En vano se han tomado los meses que se han tomado y han redactado una sentencia de trescientos folios para enviar nueve años a la cárcel a los procesados -un pensamiento aquí para los que están en prisión, condenados a más años, en sentencias mucho más breves que no lee ni comenta nadie-. Los jueces del caso de la Manada ya debían de contar con que iban a padecer el ejercicio de lapidación al que se ven ahora sometidos.

No es propósito de estas líneas alimentarlo. Tampoco lo es disculpar la conducta abusiva y demencial de cinco adultos que trataron a una que apenas lo era como un trozo de carne sin el más mínimo derecho; ni siquiera el de conservar su móvil tras el desahogo imperioso e inapelable de quienes no iban a aceptarle, en ese apartado rincón de un portal, un no como respuesta.

No se trata, tampoco, de justificar o respaldar un pronunciamiento judicial cuya lectura plantea muchas dudas razonables, en particular acerca del concepto de intimidación, que en la mente de sus masculinas señorías tiene un sentido que a este observador le parece demasiado alejado del proyectado en la mente de una chica que se ve sola de madrugada ante cinco sementales.

Se trata, tontamente, de reflexionar un poco.

La constatación fundamental, y hasta me atrevería a decir que incontrovertible, es que aquí han fallado unas cuantas cosas esenciales. Primero, en la educación moral y sexual de unos individuos que han llegado a conceptuar como expresión normal de su deseo el avasallamiento de un ser humano indefenso ante ellos por tantos motivos: edad, fuerza física, intoxicación etílica.

Segundo, en la tipificación legal de esa conducta, y en particular de la violación, que exige en nuestro Código penal una violencia o intimidación que no son indispensables en otros -donde basta con la ausencia probada y/o cognoscible de consentimiento- y que la interpretación jurisprudencial aprecia además de forma restrictiva.
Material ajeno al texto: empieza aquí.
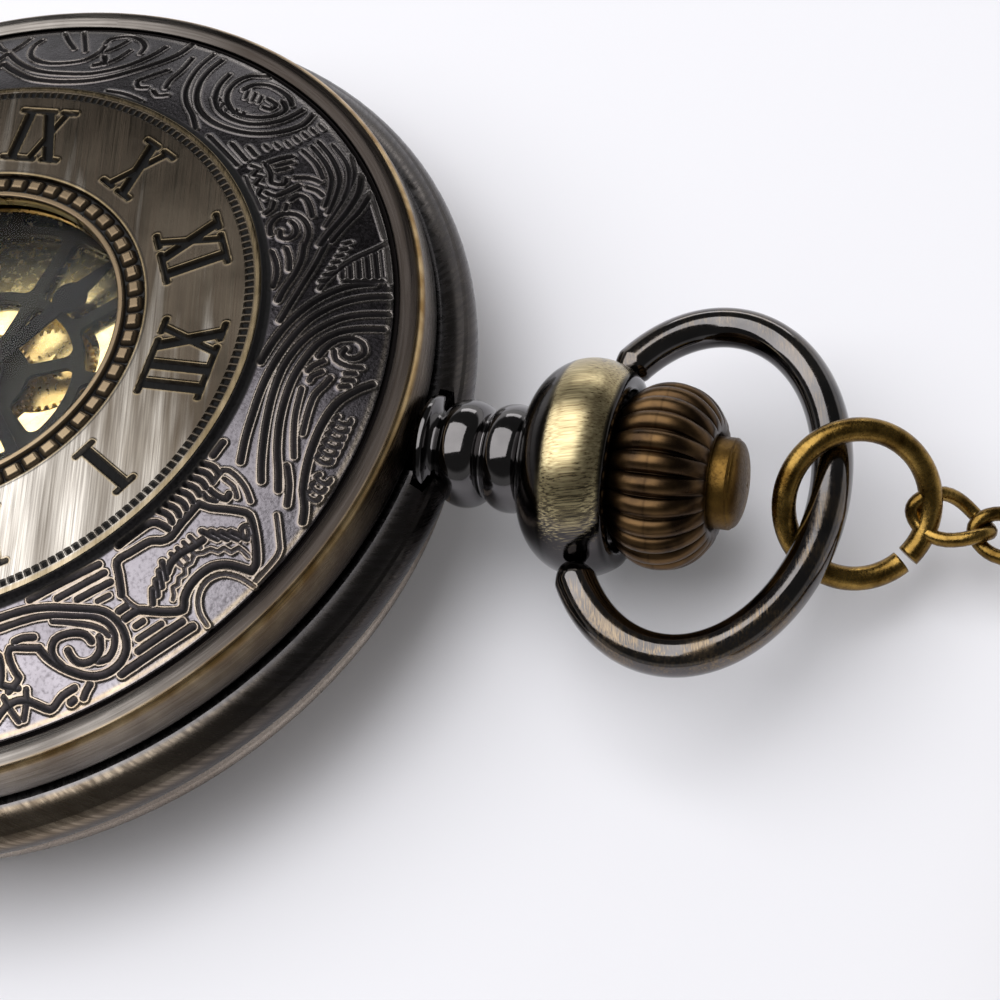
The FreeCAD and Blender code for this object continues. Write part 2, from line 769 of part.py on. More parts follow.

Tercero, en la recepción de las decisiones judiciales, respecto de las que buena parte de la población tiene la idea, fundada o no, de que responden más a las inconfesables inclinaciones personales de los magistrados que a una argumentación jurídica más o menos objetiva. En conjunto, un estropicio de grandes proporciones, sobre todo si se tiene en cuenta que son muchas las mujeres que se ven expuestas, a lo largo de su vida, a alguna forma de conducta sexual abusiva, un mal que sería urgente combatir con eficacia y pleno consenso social.

Desde la aversión por los comportamientos masculinos que degradan a las mujeres y la discrepancia con las legislaciones que son indulgentes con ellos y con la praxis judicial que barre hacia quien atropella y no hacia la atropellada, pero también desde la convicción de que la justicia a las ofensas individuales no se hace en desquites colectivos -antes en las plazas en las que se alzaban los patíbulos, y ahora en el cadalso digital al que se hace subir a quien nos defrauda, sin preguntarnos si obró o no con motivo y en conciencia-, sólo queda la melancolía.

O recordar que las sentencias son recurribles.